Story By Ann Cipperly / Photos Contributed
Col. Eugene David Hamilton loved his country, flying and education. He grew up in Opelika and graduated from Clift High School before moving on to Auburn University to study engineering.
Hamilton met his wife, Carolyn Wynell Cranford, in Opelika. They were married when she was only 15 years old.
A life in the military is often uncertain. Hamilton joined the Air Force and was forced to move several times in 10 years, but he wanted some stability for his family. So the soldier moved his family back to Opelika before leaving for Vietnam.
He could have retired from the Air Force but did not want to leave his men during the war.
Karyn Lynnette Powers was only six years old when her father’s plane was shot down. Hamilton’s F-105D Thunderchief was hit by enemy ground fire over Ha Tinh province on Jan. 31, 1966. The native Opelikian was listed as missing-inaction.
Karyn is the youngest of the three children. Her sister, Lorinda, was nine years old, and her brother, Lamont, was seven.
Karyn remembers coming home and seeing her mother and sister in the bedroom crying.

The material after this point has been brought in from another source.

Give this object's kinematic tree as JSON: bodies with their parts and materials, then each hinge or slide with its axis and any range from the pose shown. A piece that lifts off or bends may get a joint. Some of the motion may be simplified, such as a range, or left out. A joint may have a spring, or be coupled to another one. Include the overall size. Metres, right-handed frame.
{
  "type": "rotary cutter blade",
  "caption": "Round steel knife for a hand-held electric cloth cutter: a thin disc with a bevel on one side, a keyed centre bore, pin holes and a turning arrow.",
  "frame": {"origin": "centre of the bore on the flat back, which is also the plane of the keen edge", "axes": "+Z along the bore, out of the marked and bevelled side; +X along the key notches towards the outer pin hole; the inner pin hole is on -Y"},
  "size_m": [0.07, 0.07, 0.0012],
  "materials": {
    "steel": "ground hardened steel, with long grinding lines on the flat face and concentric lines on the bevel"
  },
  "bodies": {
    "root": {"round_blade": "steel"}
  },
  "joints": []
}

“I was very young and didn’t understand what was going on,” she said. “When the family told me my father was missing, I couldn’t grasp that he might be dead, only that he was missing.

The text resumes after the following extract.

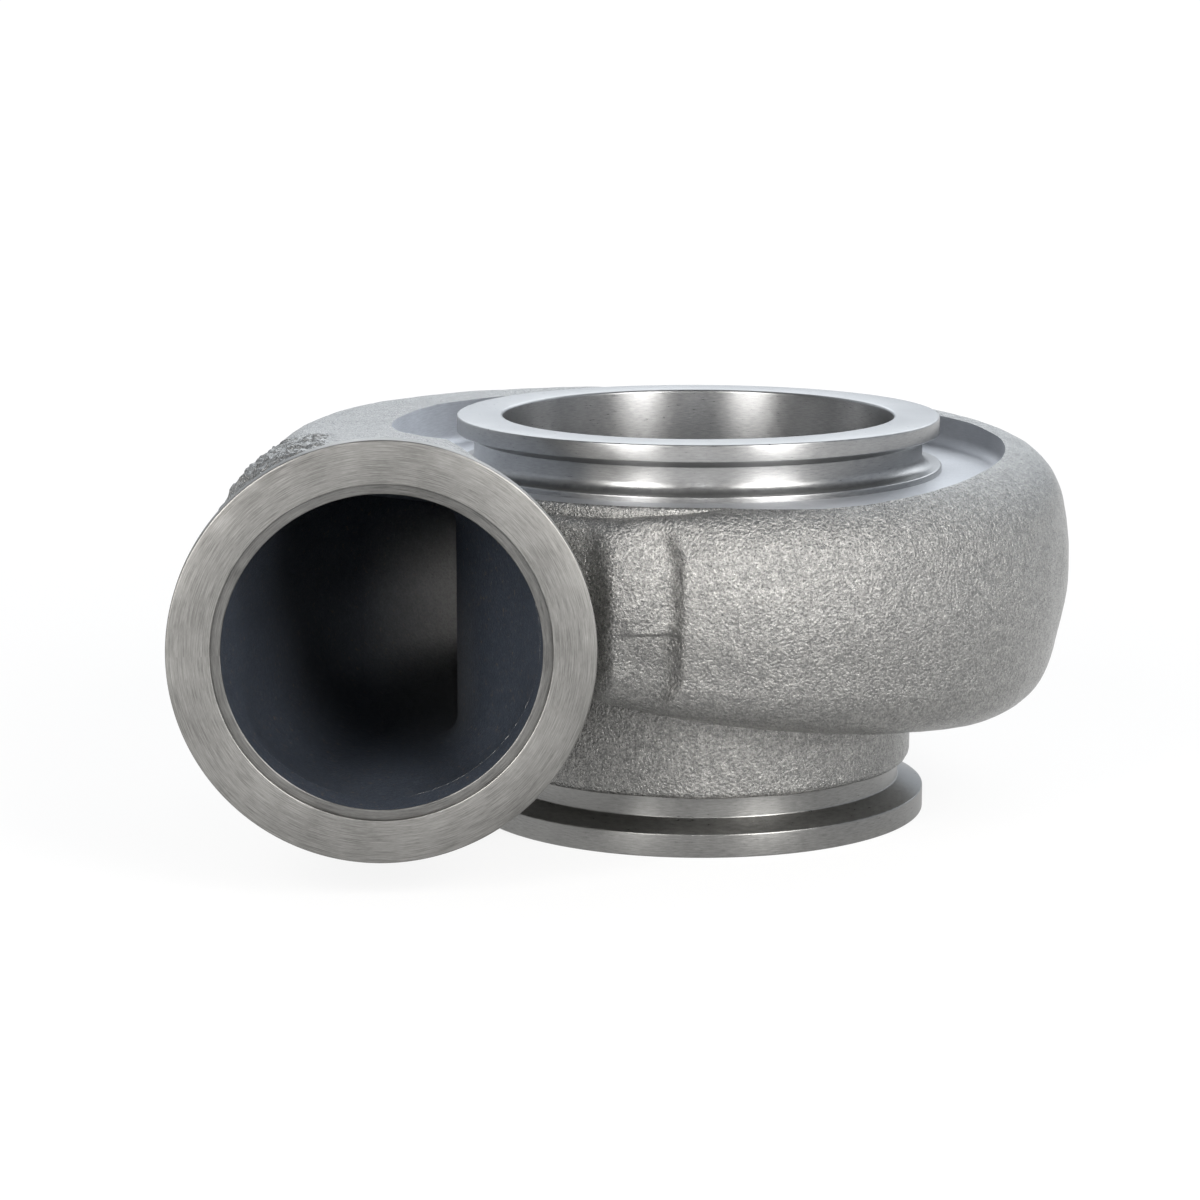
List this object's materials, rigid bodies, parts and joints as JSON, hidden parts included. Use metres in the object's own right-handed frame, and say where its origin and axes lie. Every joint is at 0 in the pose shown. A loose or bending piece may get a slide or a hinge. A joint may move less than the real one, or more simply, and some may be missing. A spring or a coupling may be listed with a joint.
{
  "type": "turbocharger turbine housing",
  "caption": "Cast iron turbine housing: a snail-shaped gas scroll with a round inlet duct, a bearing housing end and an outlet end, each with a machined V-band flange.",
  "frame": {"origin": "centre of the outlet flange's face, on the turbine axis", "axes": "+Z along the turbine axis, from the outlet end up to the bearing housing end; the inlet lies on the -X side and its face looks towards -Y"},
  "size_m": [0.2053, 0.1796, 0.0974],
  "materials": {
    "cast_skin": "sand-cast grain",
    "machined_face": "fine turned satin",
    "machined_wall": "turned satin"
  },
  "bodies": {
    "root": {"bearing_end_wall": "machined_wall", "wheel_shroud": "cast_skin", "outlet_neck": "cast_skin", "volute_upper_rear": "cast_skin", "volute_upper_front": "cast_skin", "volute_lower_rear": "cast_skin", "volute_lower_front": "cast_skin", "inlet_duct_upper": "cast_skin", "inlet_duct_lower": "cast_skin", "scroll_tongue": "cast_skin", "tongue_pad_upper": "cast_skin", "tongue_pad_lower": "cast_skin", "centre_flange_rim": "machined_face", "centre_flange_neck": "machined_wall", "outlet_flange_rim": "machined_face", "outlet_flange_neck": "machined_wall", "inlet_flange_rim": "machined_face", "inlet_flange_neck": "machined_wall", "gate_stub": "cast_skin"}
  },
  "joints": []
}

“The impact of losing a father is immense. We look to our mothers for nurturing, but we look to our fathers for protection. When you lose your father you feel unprotected.”
Carolyn, Hamilton’s wife, was also from Opelika with family in the area and they continued to live in town for several years. However , when Karyn was 16 years old, the family moved to Birmingham.

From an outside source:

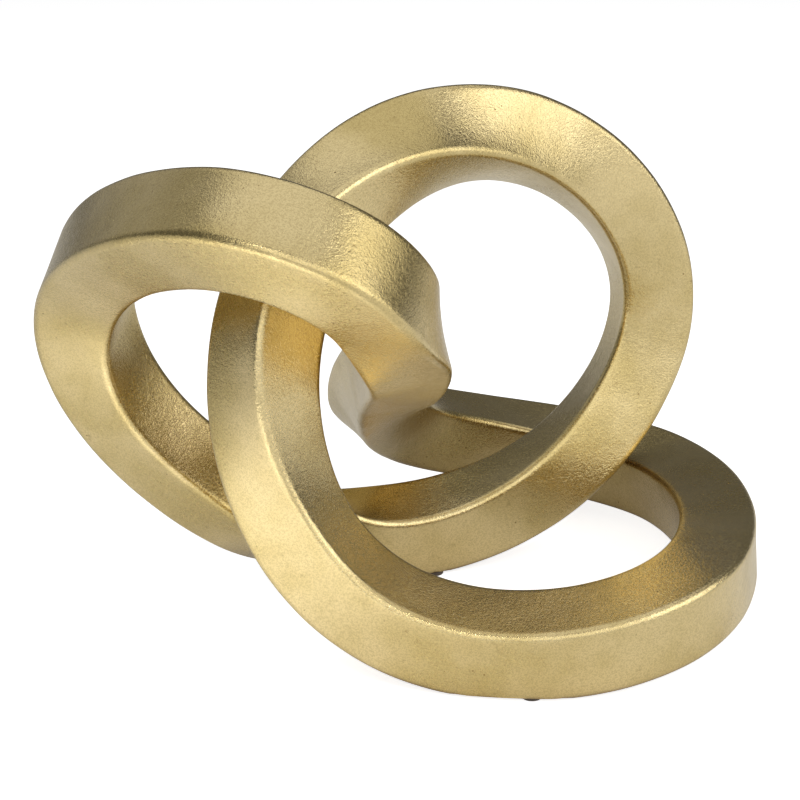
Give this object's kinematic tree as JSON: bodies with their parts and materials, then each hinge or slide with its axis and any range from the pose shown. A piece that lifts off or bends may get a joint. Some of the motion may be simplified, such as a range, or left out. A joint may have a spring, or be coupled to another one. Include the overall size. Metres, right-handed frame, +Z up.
{
  "type": "knot sculpture",
  "caption": "Desk sculpture of square satin brass bar in a closed overhand knot with loops to the left, right and top, resting on ground flats with felt pads.",
  "frame": {"origin": "on the surface that the sculpture stands on, under the middle of its overall box", "axes": "+Z up, +X to the right loop as the viewer in front sees it, +Y away from the viewer"},
  "size_m": [0.1853, 0.162, 0.135],
  "materials": {
    "satin_brass": "satin, hand rubbed, fine scratches",
    "weld_brass": "dressed flush, satin",
    "dowel_brass": "drawn bar",
    "key_steel": "ground",
    "felt": "pressed felt"
  },
  "bodies": {
    "root": {"left_loop": "satin_brass", "right_loop": "satin_brass", "top_loop": "satin_brass", "weld_left_to_right": "weld_brass", "weld_right_to_top": "weld_brass", "weld_top_to_left": "weld_brass", "dowel_left_to_right": "dowel_brass", "dowel_right_to_top": "dowel_brass", "dowel_top_to_left": "dowel_brass", "key_pin_left_to_right": "key_steel", "key_pin_right_to_top": "key_steel", "key_pin_top_to_left": "key_steel", "front_pad": "felt", "rear_right_pad": "felt", "rear_left_pad": "felt"}
  },
  "joints": []
}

Over the years the family wondered what happened to the beloved husband and father. They did not know if he was killed or taken as a prisoner-of-war. The family had been told that he radioed several times after he had been hit. He reported there was smoke in the cockpit and that there was a fire.
“The trauma of not knowing whether he was alive was difficult for the family,” Karyn said. “We felt as though he could still walk through the door. It was a sadness that was always there. He was alive in our minds all those years.”
She said the family existed on hope, believing he could have been lost, had amnesia or been in a prison camp. The Department of Defense declared Hamilton legally dead in 1977.
Thirty-two-year-old Hamilton’s mission, flying an armed reconnaissance mission over North Vietnam, was part of a larger operation, Operation Rolling Thunder, according to the POW Network.
The mission included aircraft attacking air defense systems and the flow of supplies along the Ho Chi Minh Trail.
“Airborne searches for his crash site that day were unsuccessful,” the network said. “A radio broadcast from Hanoi reported an F-105 had been shot down but did not provide any details. Between July 1993 and November 2000, joint U.S.-Vietnam teams, led by the Joint POW/MIA Accounting Command (JPAC), conducted four investigations and one excavation searching for the pilot and his plane.”
One area was ruled out after a team learned from a villager in Vietnam that an excavated area in 1997 was not Hamilton’s crash site, the network said.
“A second location was then excavated in August and September 2000, which did yield aircraft wreckage, personal effects and human remains,” the network said. “In 2004, three Vietnamese citizens turned over to a JPAC team remains they had found at the same crash site a year earlier .”
The remains included life support equipment and what was termed “possible human remains.” The team identified a leather name tag that read “HAMILTON” as well.
“JPAC scientists and Armed Forces DNA Identification Laboratory specialists used mitochondrial DNA as one of the forensic tools to help identify the remains,” the network said. “Laboratory analysis of dental remains also confirmed his identity.”
Karyn said it took her a while to fully comprehend what happened after the family was notified of the recovery.
“All this time it had been sitting inside of me,” she said. “The impact of a life spent wondering about my father that I’ve never been able to connect to is numbing. Just the reality of putting a body with a memory is so powerful, and it’s such a miracle. I think it’s the greatest gift to have my father back home.”
Karyn’s brother, Lamont, flew to Hawaii to accompany their father’s remains to Virginia for the burial with full military honors in Arlington National Cemetery.
“My father was back safe on American soil,” Karyn said. “He has a resting place and full honors for laying down his life for his country. It brings a lot of healing to us.”
Hamilton was laid to rest in Arlington National Cemetery with a full military ceremony on June 28, 2007: his wife’s birthday.
Karyn, who is an ordained minister, presided over his funeral. Her message was, ‘Col. Eugene David Hamilton exchanged one set of wings for another.’
“Welcome home, Dad,” Karyn said at his service. “It’s been a long time. We missed you, and we are proud of you. You will not be a forgotten soldier. You are our hero.”